Son esos emprendedores, empresarios e inversores, quienes con perspicacia intentan descubrir e implementar qué funciona y qué no en el mundo real de los seres humanos. La mayoría de las veces por medio del ensayo-error, equivocándose y arruinándose en el proceso. No intentan imponer cómo creen que «debería ser el mundo», sino que escuchan atentamente las señales de cuando están aportando valor y cuándo no, consiguiendo así promover y multiplicar el bien y la riqueza vía una acción real; sea invirtiendo sus ahorros en los proyectos de otros o directamente creando empresa.
Sólo sirviendo al prójimo con bienes y servicios de mejor calidad y/o mejor precio uno puede enriquecerse legítimamente. En el fondo, un empresario —desde el machacado autónomo que lucha por sobrevivir, hasta el exitoso creador de una multinacional— es un benefactor social, un héroe.
Es un héroe porque si no lo consigue perecerá en el intento, sin que nadie se lo agradezca ni nadie lo recuerde. Y a pesar de ser plenamente consciente de que muy probablemente fracasará, el emprendedor se lanza al vacío, se juega su piel asumiendo el coste de sus errores en un mundo y futuro inciertos.

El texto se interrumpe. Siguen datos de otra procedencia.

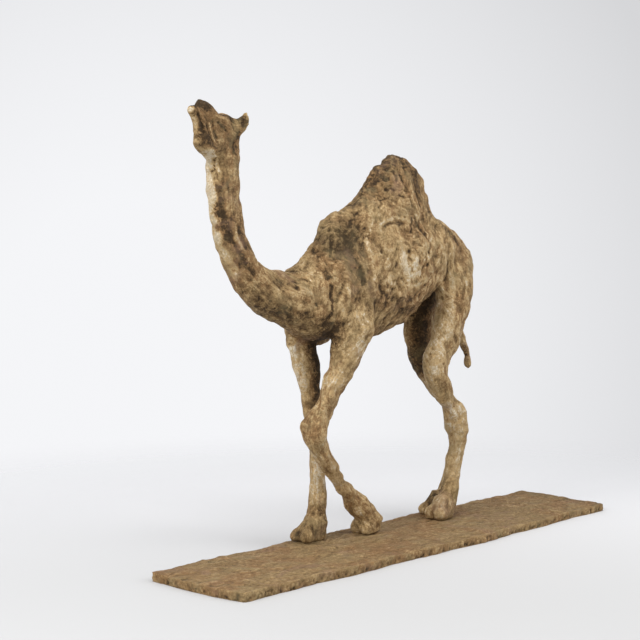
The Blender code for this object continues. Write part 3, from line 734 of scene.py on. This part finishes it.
dark += 0.55 * (trunk + neck) * np.clip(-skin.normals[:, 2] - 0.15, 0.0, 1.0)
green = spread_at(on_figure((-19.0, -3.0, 72.0)), 40, 50, 34)
green += 0.6 * spread_at(on_figure((4.0, 0.0, 91.0)), 50, 50, 20)
dark += 0.12 * green

# Where the tone of the whole skin shifts: place in hundredths, reach in millimetres, more than 0 lighter.
shades = (
    ((-19, -3, 70), (40, 50, 36), -0.30),
    ((3, 0, 87), (66, 80, 42), -0.20),
    ((-12.5, -4.5, 73.5), (18, 40, 24), -0.18),
    ((-49.5, -2.8, 66), (34, 40, 34), -0.10),
    ((-52.5, -2.5, 75), (16, 30, 34), -0.12),
    ((-39, -4, 57), (48, 50, 30), -0.05),
    ((-28.5, -4.6, 26.8), (18, 20, 20), -0.18),
    ((-25, 2, 2.5), (26, 26, 20), -0.40),
    ((20.5, -7.8, 61), (18, 20, 40), 0.12),
    ((17.2, -7.6, 50), (18, 20, 34), 0.12),
    ((12, -7.2, 41), (18, 20, 26), 0.18),
    ((-25.5, 3.8, 46), (12, 14, 40), 0.30),
    ((-20.7, 2.3, 13), (20, 20, 40), 0.22),
    ((23.3, -5.6, 24), (20, 20, 26), 0.20),
    ((1, -9.5, 64), (22, 30, 16), 0.06),
    ((-18.6, -8, 44), (26, 24, 46), 0.20),
    ((-49, -1, 76), (30, 30, 60), -0.04),
)
shade = -0.10 * on_head_share
for place, reach, lighter in shades:
    shade += lighter * spread_at(on_figure(place), *reach)
skin.keep("shade", shade)
skin.keep("pale", pale)
skin.keep("dark", dark)
skin.keep("green", green)
for face in camel.data.polygons:
    face.use_smooth = True


class Amount:
    """A number in a finish: adding or multiplying two of them adds the Math node that does it."""

    def __init__(self, finish, socket):
        self.finish = finish
        self.socket = socket

    def blended(self, how, other, flipped=False):
        """Math node of that name on this number and the other, or the other way round."""
        pair = [self, other]
        if flipped:
            pair.reverse()
        return self.finish.number("ShaderNodeMath", {"operation": how}, *pair)

    def __add__(self, other):
        return self.blended("ADD", other)

    __radd__ = __add__

    def __sub__(self, other):
        return self.blended("SUBTRACT", other)

    def __rsub__(self, other):
        return self.blended("SUBTRACT", other, True)

    def __mul__(self, other):
        return self.blended("MULTIPLY", other)

    __rmul__ = __mul__

    def __abs__(self):
        return self.finish.number("ShaderNodeMath", {"operation": "ABSOLUTE"}, self)


class Finish:
    """A finish that is mixed from nodes: one method makes a node, the others name what it gives."""

    def __init__(self, name):
        self.material = bpy.data.materials.new(name)
        self.material.use_nodes = True
        self.tree = self.material.node_tree
        self.shader = self.tree.nodes["Principled BSDF"]

    def node(self, kind, settings, *inputs, **named):
        """Node of one kind: its settings come first, then the values or links of its sockets."""
        made = self.tree.nodes.new(kind)
        for key, value in settings.items():
            setattr(made, key, value)
        for key, value in [*enumerate(inputs), *named.items()]:
            socket = made.inputs[key]
            if isinstance(value, Amount):
                self.tree.links.new(value.socket, socket)
            else:
                socket.default_value = value
        return made

    def number(self, kind, settings, *inputs, **named):
        """What the first output of such a node gives."""
        return Amount(self, self.node(kind, settings, *inputs, **named).outputs[0])

    def spot(self):
        """Place on the piece in metres."""
        return Amount(self, self.node("ShaderNodeTexCoord", {}).outputs["Object"])

    def kept(self, name):
        """Number stored on the mesh under that name."""
        return Amount(self, self.node("ShaderNodeAttribute", {"attribute_name": name}).outputs["Fac"])

    def brushed(self, scale, step):
        """Fine noise smeared along the kept grain: the mean of seven readings, spread out to 0 to 1."""
        grain = Amount(self, self.node("ShaderNodeAttribute", {"attribute_name": "grain"}).outputs["Vector"])
        total = 0.0
        for k in range(-3, 4):
            shift = (step * k,) * 3
            moved = {"operation": "MULTIPLY_ADD"}
            place = self.number("ShaderNodeVectorMath", moved, grain, shift, self.spot())
            sockets = {"Vector": place, "Scale": scale, "Detail": 2.0, "Roughness": 0.6}
            total = total + self.number("ShaderNodeTexNoise", {}, **sockets)
        return (total - 3.5) * 0.27 + 0.5

    def speckle(self, scale, detail=3.0, roughness=0.6, bent=0.0):
        """Cloudy noise from 0 to 1 with lumps about 1/scale metres wide, its space bent by another noise."""
        sockets = {"Scale": scale, "Detail": detail, "Roughness": roughness, "Distortion": bent}
        return self.number("ShaderNodeTexNoise", {}, Vector=self.spot(), **sockets)

    def between(self, value, low, high):
        """0 below low, 1 above high, smooth between."""
        rise = {"interpolation_type": "SMOOTHSTEP"}
        return self.number("ShaderNodeMapRange", rise, value, low, high, 0.0, 1.0)

    def tinted(self, share, under, over):
        """Colour that goes from under to over as the share goes from 0 to 1."""
        made = self.node("ShaderNodeMix", {"data_type": "RGBA"})
        for key, value in ((0, share), (6, under), (7, over)):
            if isinstance(value, Amount):
                self.tree.links.new(value.socket, made.inputs[key])
            else:
                made.inputs[key].default_value = value if key == 0 else (*value, 1.0)
        return Amount(self, made.outputs[2])

    def feed(self, name, value):
        """Links what was mixed to a socket of the shader."""
        self.tree.links.new(value.socket, self.shader.inputs[name])

    def rough_skin(self, height, distance, strength):
        """Small relief under the modelled one: the height in metres times distance."""
        bump = self.node("ShaderNodeBump", {}, Strength=strength, Distance=distance, Height=height)
        self.tree.links.new(bump.outputs[0], self.shader.inputs["Normal"])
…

Probablemente fracasará. Pero si lo consigue, generará riqueza, para unos pocos …o para millones de personas. De un modo que ningún otro proceso o esfuerzo personal podría alcanzar nunca. Es el sacrificio voluntario e invisible de muchos héroes, destilado en el éxito visible de unos pocos, el que redunda en mayor bienestar para muchísimas más personas de las que uno podría haber ayudado directamente.